In Nigeria, I’ve seen industries like taxi services get upended by apps like Uber and Bolt, leaving union leaders/cabals scrambling for the scraps.

AI could amplify this, automating jobs faster than new ones emerge.

One idea is taxing automated systems—say, a levy on AI-driven platforms or robots replacing workers.

This could redistribute wealth without assuming zero employment. For example, Nigeria’s government already taxes digital platforms; scaling that to fund UBI isn’t unthinkable.

What do you think about targeting automation profits specifically?

└── Yarn me

t-3 · 1h ago
With AI/robots doing all the work, money can be created and distributed based on production and logistical efficiency.
mockingloris · 1h ago
@t-3 We share similar logic.
mannewalis · 2h ago
Plenty of people will be working, just not everyone will make the jump to a post-AI society, especially older folks I imagine.
unnamed76ri · 1h ago
I seem to remember a Star Trek episode (not sure which series) where a character is talking about how they’ve evolved past the need for money. Badly paraphrased, and maybe just as badly remembered, but my thought at the time was that if no one is getting paid, how do get low level crew members to sign on? I’d much rather be an officer than scrubbing torpedo tubes.
mockingloris · 1h ago
@unnamed76ri Haha, I love the Star Trek nod! Their post-money world sounds great, but where I'm from, hustle economy/treet vendors, okada riders, shows how hard it is to imagine no one needing cash.

Even if AI automates a ton, people will still want incentives for less glamorous jobs. Maybe UBI isn’t about scrapping money but ensuring a baseline so folks aren’t stuck scrubbing metaphorical torpedo tubes.

What’s your take—could a partial UBI make “low-level” work more voluntary?

└── Yarn me

jmkr · 1h ago
Isn't it that you sign up for Star Fleet, go through school, take tests, and then get assigned to a position?

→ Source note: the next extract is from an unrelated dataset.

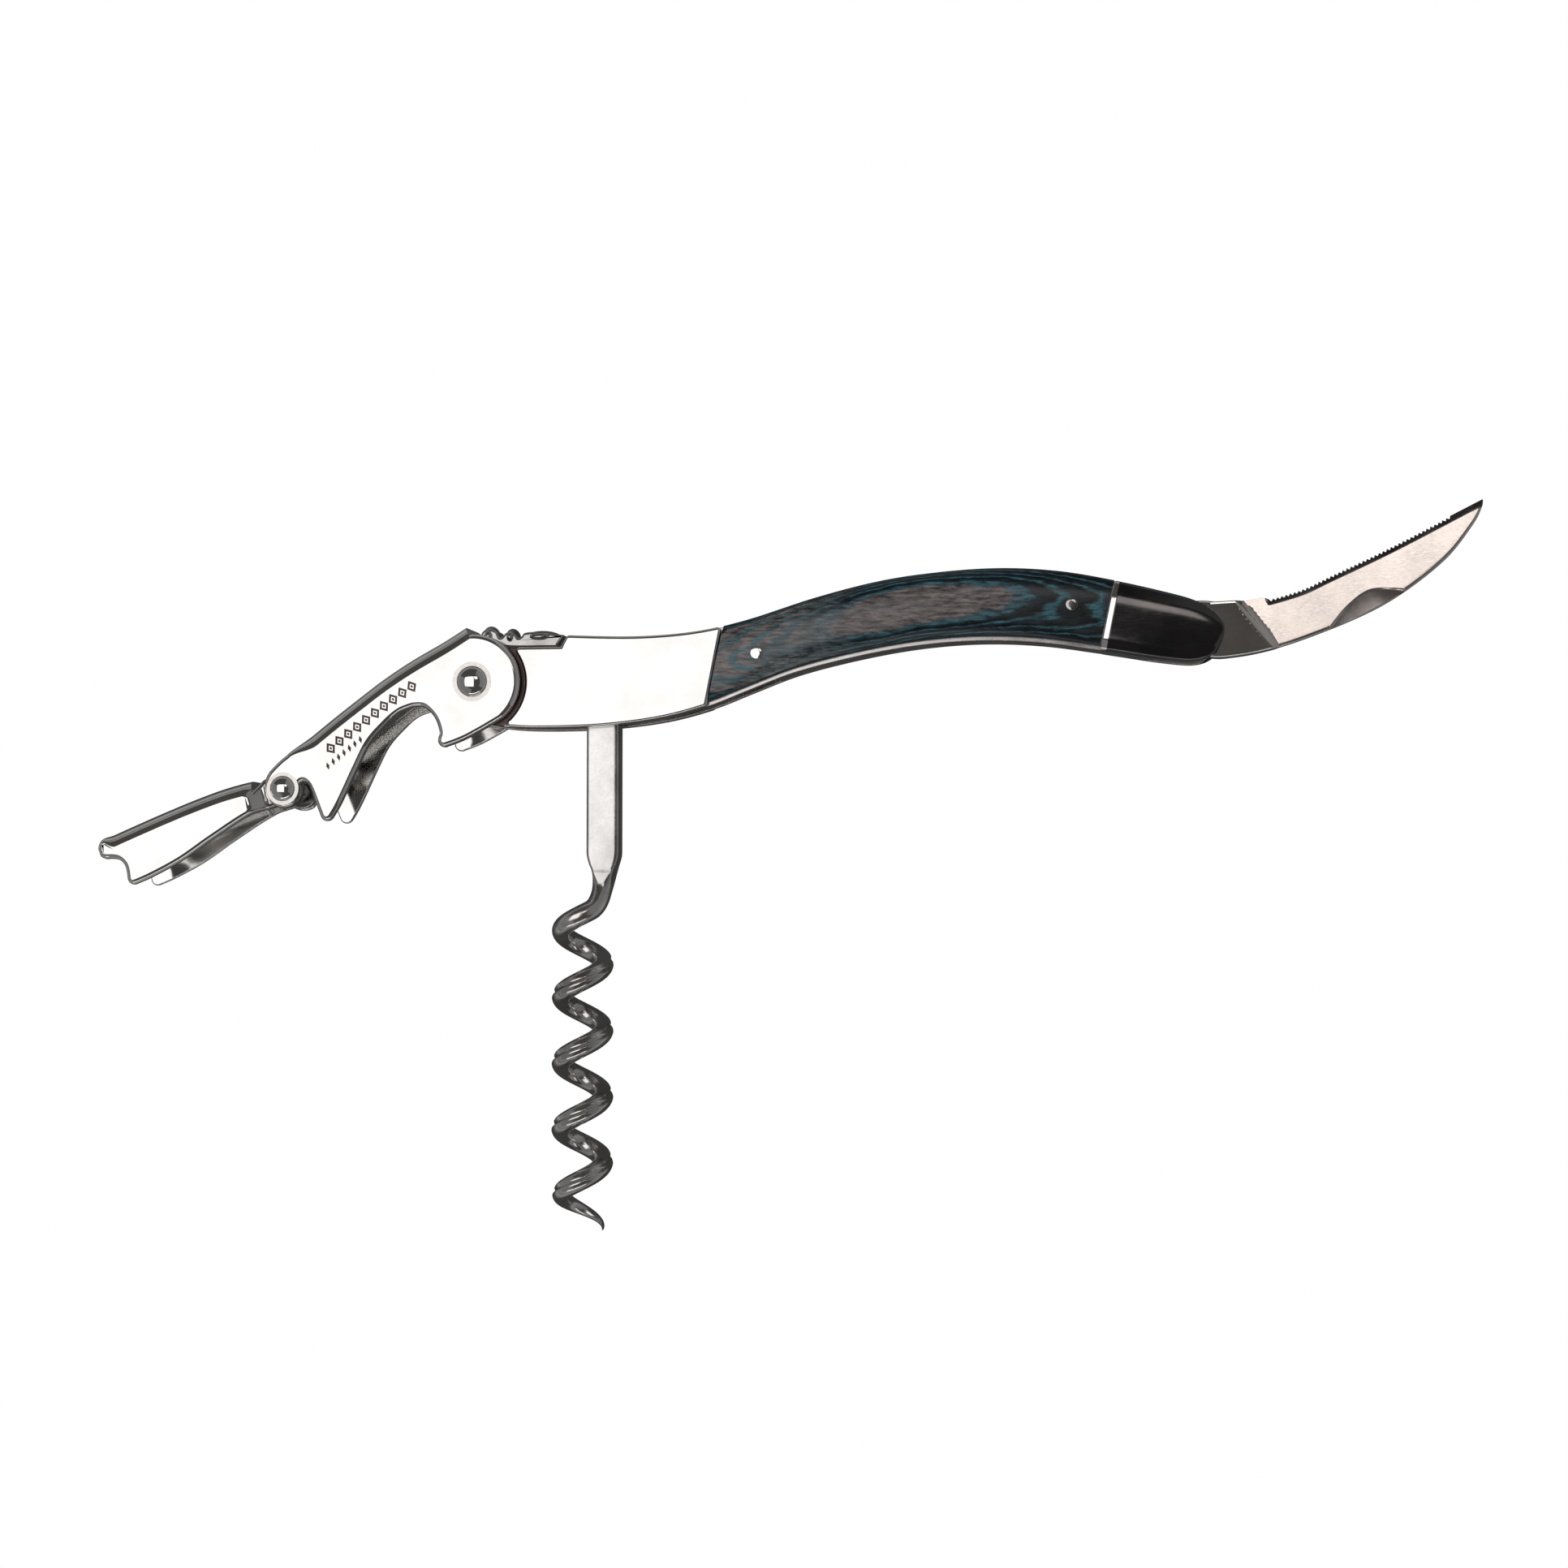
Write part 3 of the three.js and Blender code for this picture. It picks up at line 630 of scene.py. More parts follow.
def spread(t):
    """Stations across a face, close together at both edges."""
    return 0.5 - 0.5 * math.cos(math.pi * t) * (1.15 - 0.15 * abs(math.cos(math.pi * t)))


def rolled(distance, radius):
    """How far a rolled edge drops at a distance in from the rim."""
    if distance >= radius:
        return 0.0
    return radius - math.sqrt(radius**2 - (radius - distance) ** 2)


def wood_face(s, t):
    """The face at a share of the way from the front joint and up from the lower edge."""
    t = spread(t)
    front = mix(FRONT_JOINT[0], FRONT_JOINT[1], t) + JOINT_GAP
    rear = mix(REAR_JOINT[0], REAR_JOINT[1], t) - JOINT_GAP
    x = mix(front, rear, s)
    low = bottom_at(x) + STEEL_REVEAL
    high = top_at(x)
    swell = WOOD_CROWN + WOOD_SWELL * math.sin(math.pi * min(1, 0.04 + s * 0.9)) ** 0.8
    z = WOOD_EDGE + swell * (1 - abs(2 * t - 1) ** 3)
    z -= rolled(min(t, 1 - t) * (high - low), WOOD_ROLL)
    return x, mix(low, high, t), z


scale = crowned(wood_face, 150, 40, BOLSTER[0])
pair("wood_scale_face", scale, WOOD, "handle", ["wood_scale"])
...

Not everybody is in Star Fleet, so I assume people want the ability to travel the stars and they'd be happy enough scrubbing torpedo tubes.

appreciatorBus · 2h ago
2022 "We need to do a socialism bc climate change!" 2025 "We need to do a socialism bc AI!"

TBC IMO human caused climate change and other forms of environmental damage are very real and worthy of our best solutions, but the idea that collectivism solves environment, that collectivist govts would never decide to damage the environment in pursuit of short term aims is laughable.

vouwfietsman · 6m ago
.... which is not really about UBI, which the post is about.